Considérant qu'aux termes de l'article 8 de la convention européenne de sauvegarde des droits de l'homme et des libertés fondamentales : « 1° Toute personne a droit au respect de sa vie privée et familiale, de son domicile et de sa correspondance ; 2° Il ne peut y avoir ingérence d'une autorité publique dans l'exercice de ce droit que pour autant que cette ingérence est prévue par la loi et qu'elle constitue une mesure qui, dans une société démocratique, est nécessaire à la sécurité nationale, à la sûreté publique, au bien-être économique du pays, à la défense de l'ordre et à la prévention des infractions pénales, à la protection de la santé ou de la morale, ou à la protection des droits et libertés d'autrui » ; qu'il ressort des pièces du dossier que M. X, qui est entré en France, le 21 novembre 1999, sous couvert d'un passeport en cours de validité revêtu d'un visa de court séjour, vit avec son épouse, qui l'a rejoint au cours de l'année 2001, et leurs cinq enfants, dont trois sont mineurs ; que ces derniers, dont le plus jeune est né sur le territoire français le 14 avril 2003, sont tous scolarisés en France ; qu'il est, en outre, constant que les quatre frères et soeur de M. X demeurent habituellement sur le territoire français, deux frères et sa soeur étant de nationalité française et son dernier frère étant titulaire d'une carte de résidant valable jusqu'en 2013 ; qu'alors qu'il est établi, par ailleurs, par les pièces versées au dossier par M. X que sa mère, qui était veuve, est décédée en 2003, l'intéressé doit être regardé comme apportant suffisamment d'éléments permettant d'établir qu'il n'a pas conservé d'attaches familiales proches dans son pays d'origine, nonobstant la circonstance qu'il y a vécu jusqu'à l'âge de quarante ans avant de se rendre en France ; que, dans ces conditions, eu égard à la durée du séjour de M. X et malgré les conditions irrégulières de ce séjour et de celui de son épouse, l'arrêté de reconduite à la frontière attaqué a porté au droit de l'intéressé au respect de sa vie privée et familiale une atteinte disproportionnée aux buts en vue desquels il a été pris et a, dès lors, méconnu, ainsi que l'a retenu à juste titre le premier juge, les stipulations précitées de l'article 8 de la convention européenne de sauvegarde des droits de l'homme et des libertés fondamentales ;

Considérant qu'il résulte de ce qui précède que le PREFET DE LA SEINE-MARITIME n'est pas fondé à soutenir que c'est à tort que, par le jugement attaqué, le magistrat désigné par le président du Tribunal administratif de Rouen a annulé son arrêté du 29 octobre 2007 décidant que

M. X serait reconduit à la frontière et désignant le pays de destination de cette mesure et lui a enjoint de délivrer à l'intéressé une carte de séjour temporaire portant la mention « vie privée et familiale » ;

DÉCIDE :

Article 1er : La requête du PREFET DE LA SEINE-MARITIME est rejetée.

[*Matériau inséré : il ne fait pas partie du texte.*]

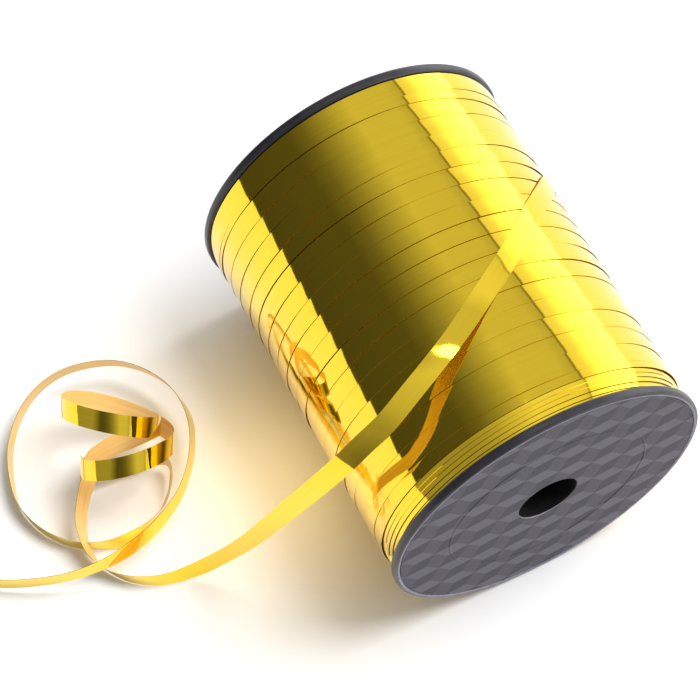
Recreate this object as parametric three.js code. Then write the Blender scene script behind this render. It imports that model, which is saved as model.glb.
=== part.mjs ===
// A spool of mirror-gold curling ribbon, lying on its side with its loose end pulled off.
//
// Frame: millimetres, +Z up. The spool's axis runs along Y, and the origin is on the table
// under the middle of the spool. The near flange faces -Y and the far flange faces +Y.
// The loose end leaves the winding on the +X side, crosses over the top, comes down on the
// -X side and curls up on the table there.

import * as THREE from "three";

// Driving dimensions.
const FLANGE_RADIUS = 40;
const SPOOL_LENGTH = 99;
const BORE_RADIUS = 7.7;
const RIM_THICKNESS = 2.4;
const RIM_WIDTH = 1.5;
const WEB_THICKNESS = 1.6;
const RIM_BEVEL = 0.5;
const LABEL_THICKNESS = 0.25;
const LABEL_GAP = 0.1;
const LABEL_RECESS = 0.5;
const CORE_RADIUS = 25;
const CORE_WALL = 2;
const SPIGOT_LENGTH = 6;
const SPIGOT_WALL = 1.4;
const COLLAR_LENGTH = 3;
const COLLAR_WALL = 1.8;
const CLEARANCE = 0.3;
const WINDING_RADIUS = 39.4;
const LAYER_STEP = 0.6;
const RIBBON_WIDTH = 5;
const RIBBON_THICKNESS = 0.4;
const LEAD_RADIUS = 40;

const FLANGE_SIDES = 32;
const CORE_SIDES = 32;
const WINDING_SIDES = 48;
const RIBBON_STEPS = 80;
const CURL_STEPS = 6;

// A flange stands on one flat of its rim, so its corners lie a little outside its radius.
const FLANGE_CORNER = FLANGE_RADIUS / Math.cos(Math.PI / FLANGE_SIDES);

const plastic = (color) => new THREE.MeshStandardMaterial({ color, roughness: 0.4, metalness: 0 });
const foil = () => new THREE.MeshStandardMaterial({ color: 0xe0a818, roughness: 0.12, metalness: 1 });
const paper = () => new THREE.MeshStandardMaterial({ color: 0x75737f, roughness: 0.85, metalness: 0 });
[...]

Article 2 : La présente décision sera notifiée au ministre de l'immigration, de l'intégration, de l'identité nationale et du développement solidaire et à M. Mohamed X.

Copie sera transmise au PREFET DE LA SEINE-MARITIME.

N°07DA01909 2


Synthèse
Tribunal : Cour administrative d'appel de Douai
Formation : Juge des reconduites à la frontière
Numéro d'arrêt : 07DA01909
Date de la décision : 08/04/2008
Type d'affaire : Administrative
Type de recours : Excès de pouvoir

Composition du Tribunal
Rapporteur ?: M. Albert Lequien
Rapporteur public ?: M. Lepers
Avocat(s) : CABINET ESSIMI

Origine de la décision
Date de l'import : 06/07/2015
Fonds documentaire ?: Legifrance
Identifiant URN:LEX : urn:lex;fr;cour.administrative.appel.douai;arret;2008-04-08;07da01909 ?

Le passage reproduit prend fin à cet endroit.